Questionnée la semaine dernière par un eurodéputé italien sur les dépenses allemandes, la vice-présidente exécutive de la Commission européenne, la Danoise Margrethe Vestager, en charge de la concurrence, a défendu Berlin. « C’est important que l’Allemagne agisse de la sorte car elle va d’une certaine manière faire office de locomotive pour l’Europe ». Tout en reconnaissant : « ce qui est triste, c’est que tout le monde n’a pas la même marge de manœuvre budgétaire que l’Allemagne, il va falloir trouver des solutions ».

Et de fait, vendredi dernier, la Commission européenne a fixé des conditions strictes aux États européens pour qu’ils recapitalisent leurs entreprises. Parmi elles, l’interdiction de verser des dividendes ou des bonus aux managers. Les entreprises n’auront également pas le droit d’acquérir une participation de plus de 10% dans des concurrents, des fournisseurs ou des clients (tant que l’État conserve au moins 75% des actions acquises en réponse à la crise).
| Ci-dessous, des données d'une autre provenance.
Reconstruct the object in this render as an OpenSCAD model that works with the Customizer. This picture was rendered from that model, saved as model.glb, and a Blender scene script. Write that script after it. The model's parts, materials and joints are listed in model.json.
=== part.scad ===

« Tout est fait pour que cette recapitalisation soit la solution de dernier recours », a estimé Eric Paroche, avocat spécialisé dans les affaires de concurrence du cabinet Hogan Lovells. Toute crise peut en effet être une aubaine pour les firmes les plus résistantes : elles peuvent acheter à bas coût des rivaux, ce qui provoque une redistribution des cartes. « Mais avec cette clause, l’entreprise recapitalisée se verra empêcher de jouer un rôle dans la consolidation », a ajouté Eric Paroche.

Ces nouvelles règles surviennent alors que le premier groupe de transport aérien en Europe, l’allemand Lufthansa, discute avec l’État allemand en vue d’une nationalisation partielle et d’une aide de 9 milliards d’euros pour éviter la faillite. Également sur la table du gouvernement allemand, la recapitalisation à hauteur de plusieurs milliards d’euros du groupe ferroviaire Deutsche Bahn.